35. The ballast of claim 23 wherein the frequency converter comprises a reversing bridge including transistors, resistors, capacitors and diodes and only half of the transistor are on at the same time.

36. The ballast of claim 23 wherein the frequency converter generates a 400 Hertz frequency signal.

37. The ballast of claim 23 wherein the frequency converter generates an output signal with a similar frequency to the input voltage.

38. The ballast of claim 37 wherein the output signal is a 400 Hertz frequency signal.

39. The ballast of claim 37 wherein the output signal powers the at least one fluorescent lamps.

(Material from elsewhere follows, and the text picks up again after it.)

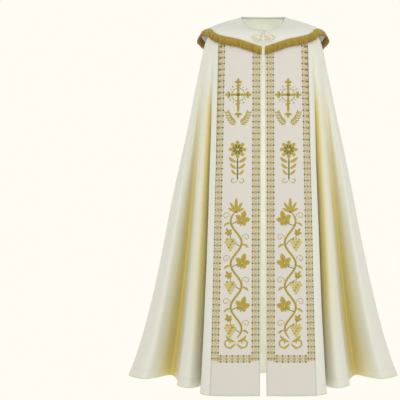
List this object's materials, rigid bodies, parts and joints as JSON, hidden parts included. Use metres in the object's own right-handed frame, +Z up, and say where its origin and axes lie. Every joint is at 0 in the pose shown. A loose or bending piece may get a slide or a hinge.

40. The ballast of claim 23 wherein the frequency converter generates an output signal having a frequency that corresponds to a frequency of the input voltage.

41. The ballast of claim 40 wherein the output signal has a frequency that is not greater than 400 Hertz.

42. A method to control at least one fluorescent lamp, the method comprising:

supplying a voltage to at least one fluorescent lamp;

detecting an amount of voltage supplied;

regulating a current based on the detected amount of voltage, the current adjusting the amount of voltage supplied.

43. The method of claim 42 wherein regulating the current is based on maintaining a constant power level to the at least one fluorescent lamp.

44. The method of claim 42 wherein regulating the current further comprises comparing a first voltage and a second voltage.

45. The method of claim 44 wherein regulating the current further comprises preventing the current from flowing when the second voltage is higher than the first voltage.

46. The method of claim 45 wherein the first voltage is a predetermined reference voltage and the second voltage is based on the detected amount of voltage.

47. The method of claim 42 further comprising switching -between a single lamp configuration and a dual lamp configuration.

48. The method of claim 45 further comprising internally coupling one fluorescent lamp to a ballast in the single lamp configuration.

49. The method of claim 48 further comprising internally coupling two fluorescent lamps in series to a ballast in the dual lamp configuration.